# Goal
Your task is to quote the material that follows, in full and exactly.

# Source excerpt
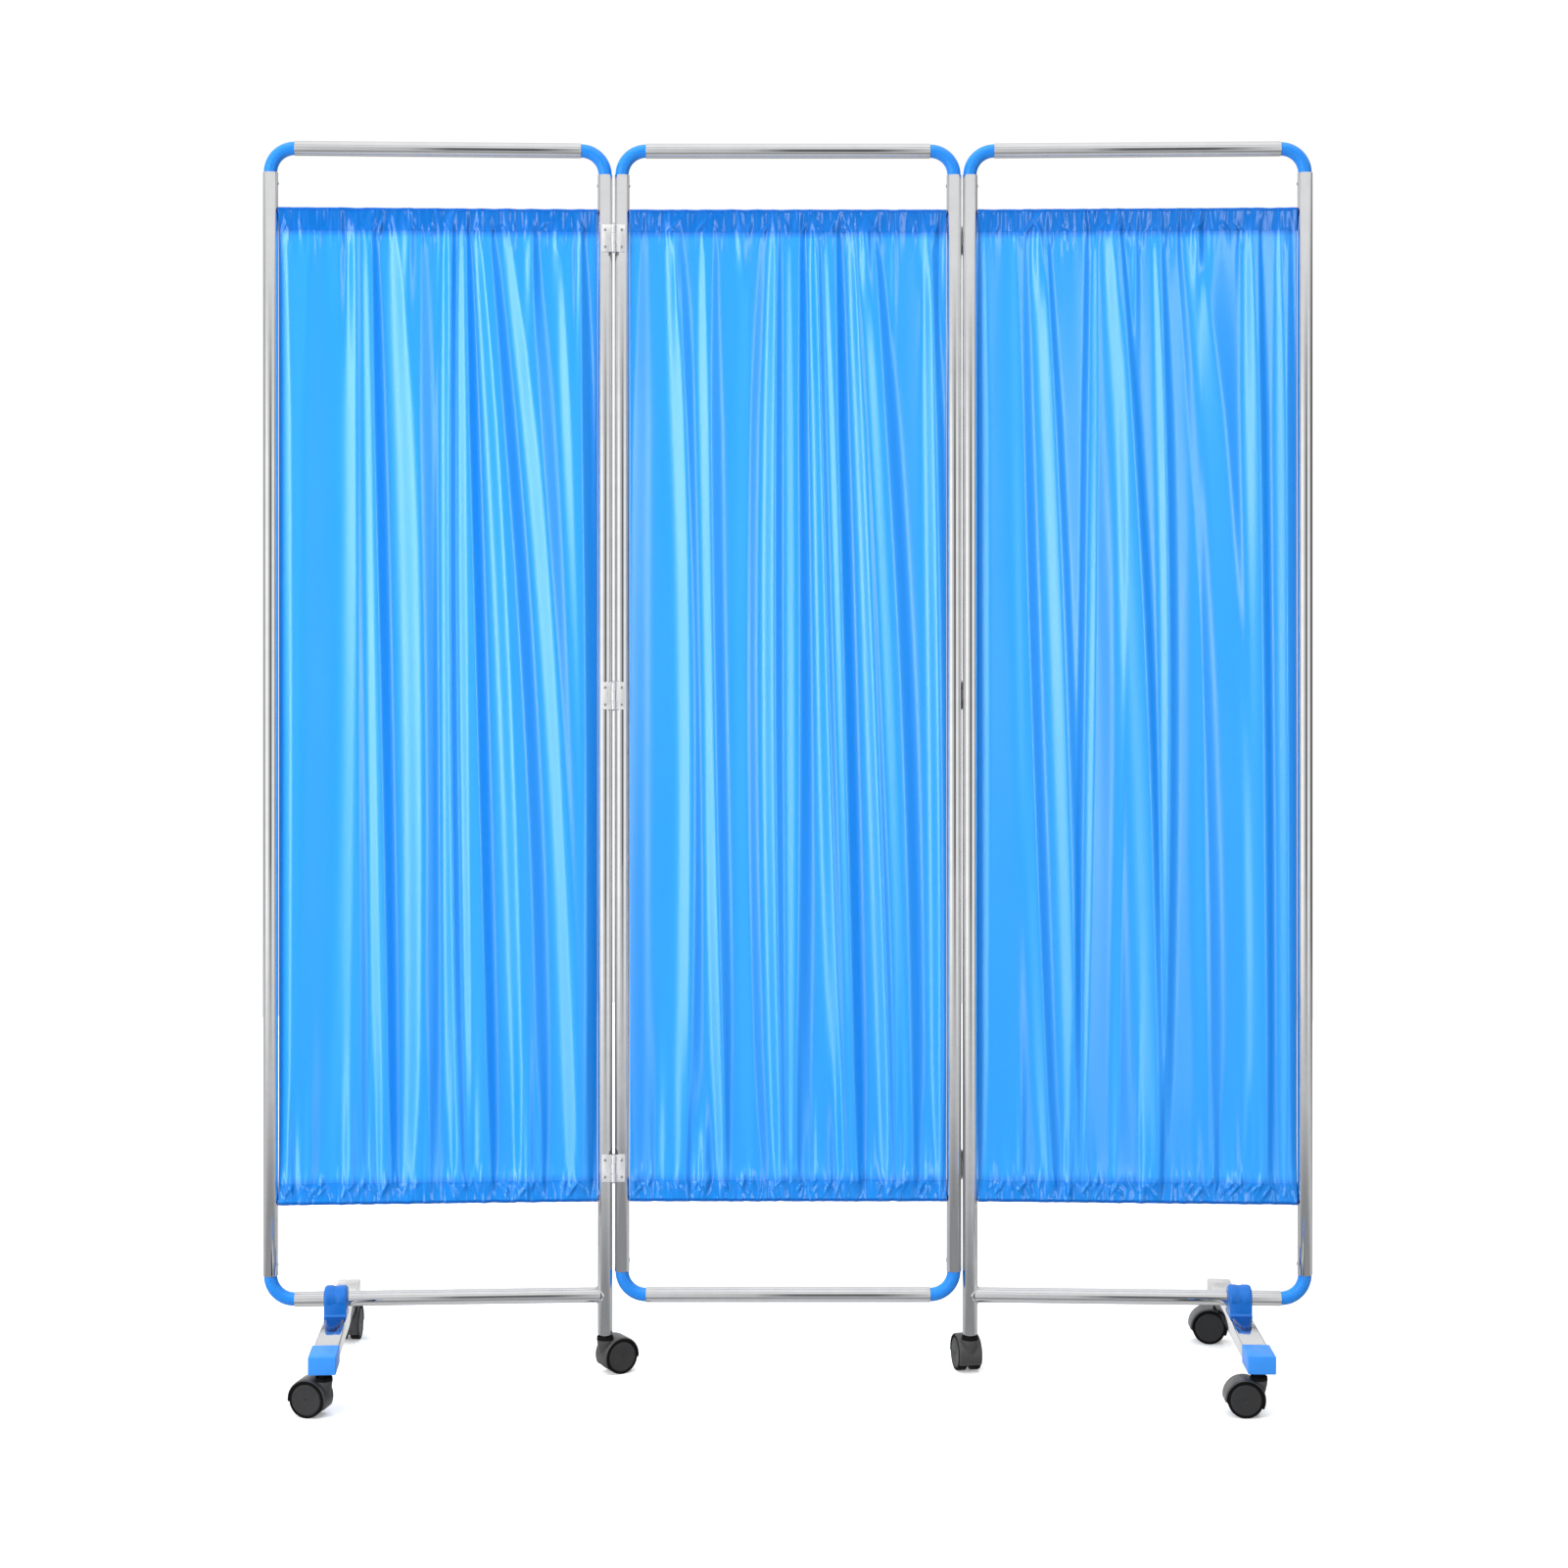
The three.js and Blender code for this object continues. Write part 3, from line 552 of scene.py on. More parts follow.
def cut_by(bm: Mesh, tool: Mesh) -> Mesh:
    """Cuts one closed mesh out of another and frees both."""
    body, cutter = (meshed("cutting", source) for source in (bm, tool))
    modifier = body.modifiers.new("cut", "BOOLEAN")
    modifier.operation, modifier.solver, modifier.use_self = "DIFFERENCE", "EXACT", True
    modifier.object = cutter
    result = bmesh.new()
    result.from_object(body, bpy.context.evaluated_depsgraph_get())
    for item in (body, cutter):
        mesh = item.data
        bpy.data.objects.remove(item)
        bpy.data.meshes.remove(mesh)
    tidy(result)
    return result


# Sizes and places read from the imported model


def middle_of(node: str) -> Vector:
    """The middle of a CAD node's box."""
    low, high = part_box(node)
    return (low + high) / 2


def joint_place(name: str) -> Vector:
    """The point that a joint turns about, at rest."""
    return Vector(next(joint["pos_m"] for joint in frame["joints"] if joint["name"] == name))


@dataclass(frozen=True)
class ScreenSizes:
    """The sizes that the frames share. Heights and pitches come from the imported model."""

    tube: float = 11 * MM
    wall: float = 1 * MM
    bend: float = 35 * MM
    elbow: float = 9.8 * MM
    rod: float = 3 * MM
    junction: float = 24 * MM
    hinge_reach: float = 13.8 * MM
    header: float = 29 * MM
    hem: float = 27 * MM
    seam_gap: float = 1.6 * MM
    cloth: float = 1.2 * MM
    top_rail: float = field(default_factory=lambda: middle_of("middle_top_rail").z)
    bottom_rail: float = field(default_factory=lambda: middle_of("middle_bottom_rail").z)
    top_rod: float = field(default_factory=lambda: middle_of("middle_top_rod").z)
    bottom_rod: float = field(default_factory=lambda: middle_of("middle_bottom_rod").z)
    half: float = field(
        default_factory=lambda: (middle_of("left_outer_post") - middle_of("left_top_rod")).to_2d().length
    )


# Sub-assemblies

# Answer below
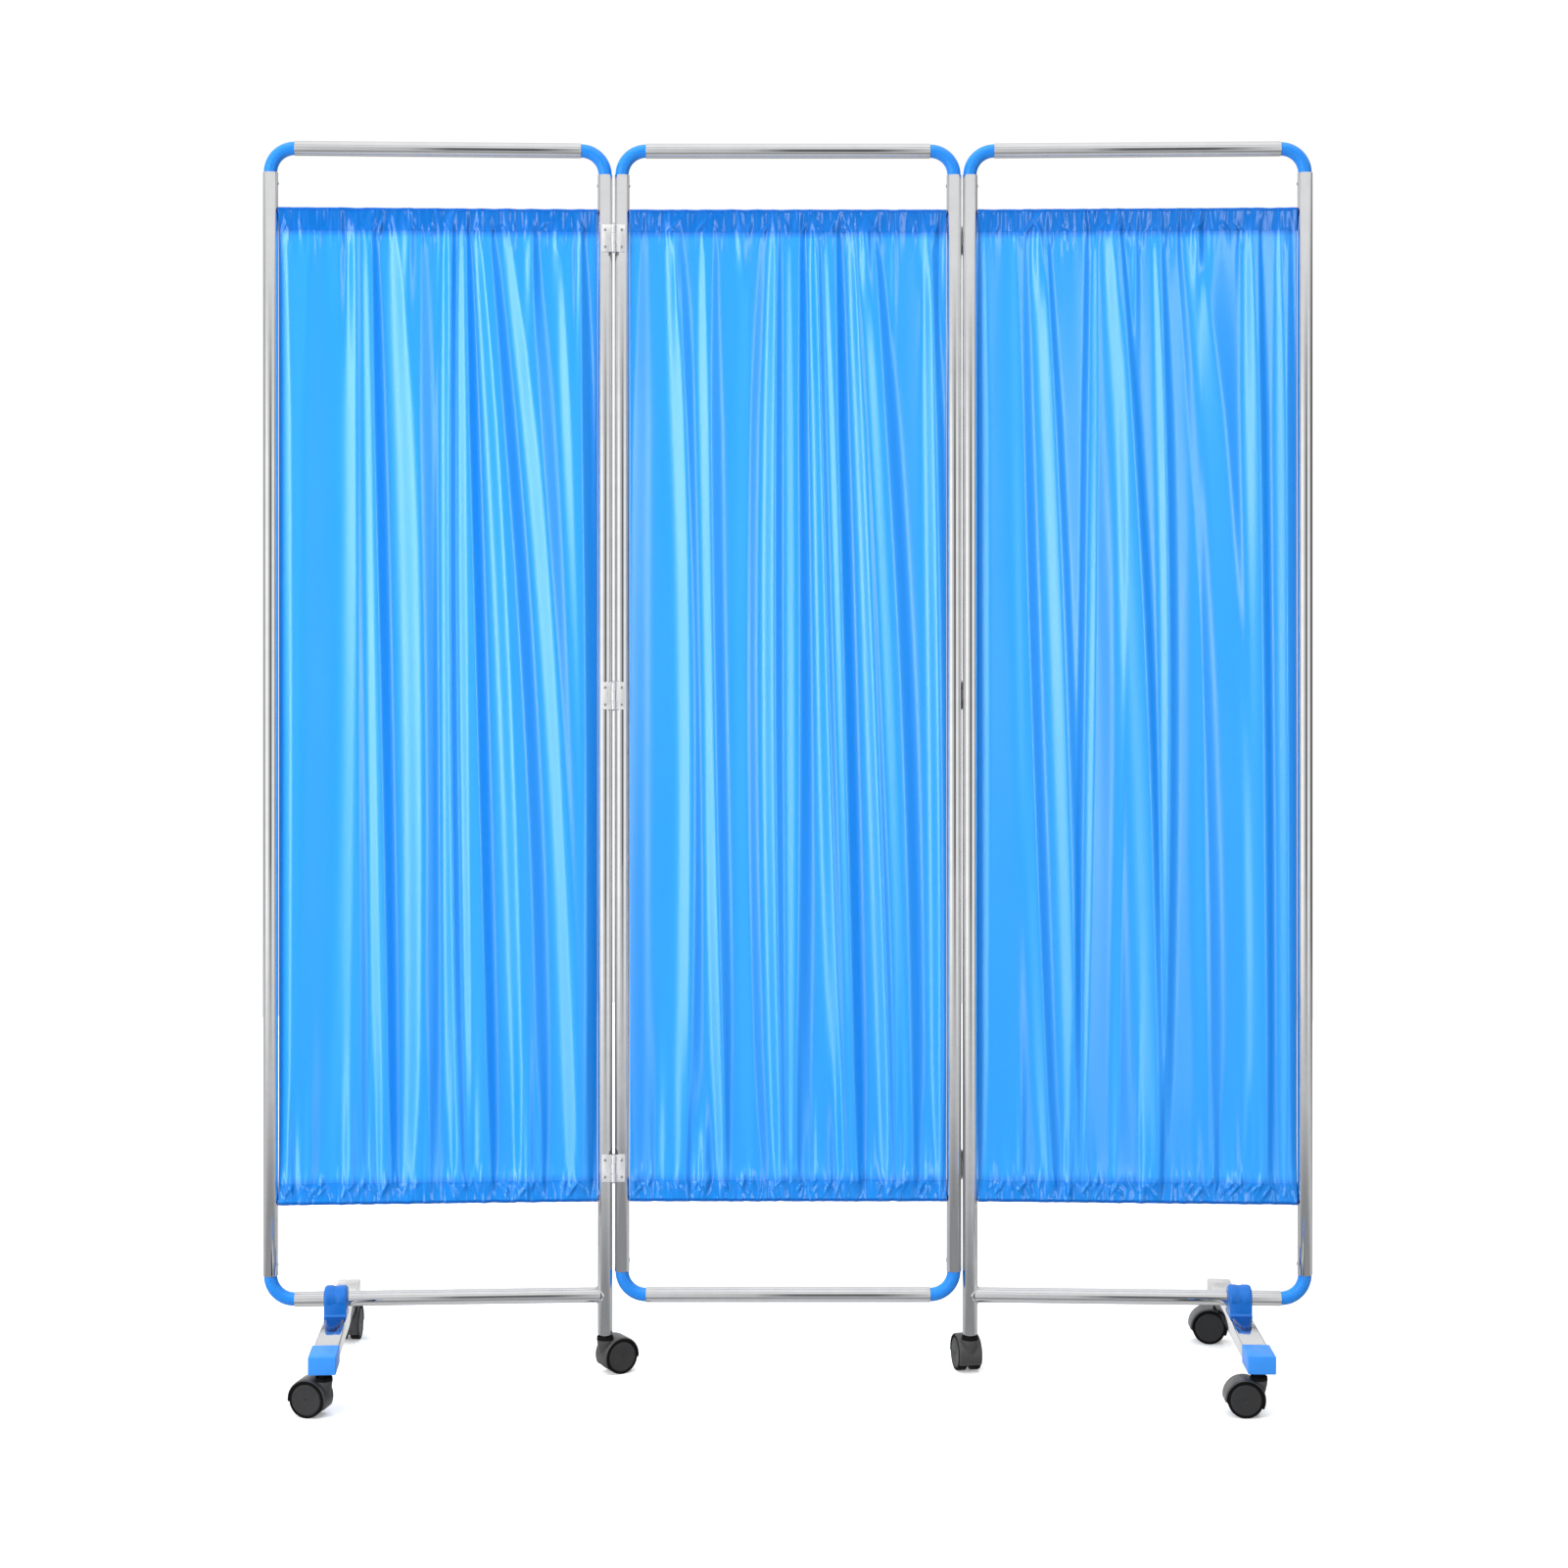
The three.js and Blender code for this object continues. Write part 3, from line 552 of scene.py on. More parts follow.
def cut_by(bm: Mesh, tool: Mesh) -> Mesh:
    """Cuts one closed mesh out of another and frees both."""
    body, cutter = (meshed("cutting", source) for source in (bm, tool))
    modifier = body.modifiers.new("cut", "BOOLEAN")
    modifier.operation, modifier.solver, modifier.use_self = "DIFFERENCE", "EXACT", True
    modifier.object = cutter
    result = bmesh.new()
    result.from_object(body, bpy.context.evaluated_depsgraph_get())
    for item in (body, cutter):
        mesh = item.data
        bpy.data.objects.remove(item)
        bpy.data.meshes.remove(mesh)
    tidy(result)
    return result


# Sizes and places read from the imported model


def middle_of(node: str) -> Vector:
    """The middle of a CAD node's box."""
    low, high = part_box(node)
    return (low + high) / 2


def joint_place(name: str) -> Vector:
    """The point that a joint turns about, at rest."""
    return Vector(next(joint["pos_m"] for joint in frame["joints"] if joint["name"] == name))


@dataclass(frozen=True)
class ScreenSizes:
    """The sizes that the frames share. Heights and pitches come from the imported model."""

    tube: float = 11 * MM
    wall: float = 1 * MM
    bend: float = 35 * MM
    elbow: float = 9.8 * MM
    rod: float = 3 * MM
    junction: float = 24 * MM
    hinge_reach: float = 13.8 * MM
    header: float = 29 * MM
    hem: float = 27 * MM
    seam_gap: float = 1.6 * MM
    cloth: float = 1.2 * MM
    top_rail: float = field(default_factory=lambda: middle_of("middle_top_rail").z)
    bottom_rail: float = field(default_factory=lambda: middle_of("middle_bottom_rail").z)
    top_rod: float = field(default_factory=lambda: middle_of("middle_top_rod").z)
    bottom_rod: float = field(default_factory=lambda: middle_of("middle_bottom_rod").z)
    half: float = field(
        default_factory=lambda: (middle_of("left_outer_post") - middle_of("left_top_rod")).to_2d().length
    )


# Sub-assemblies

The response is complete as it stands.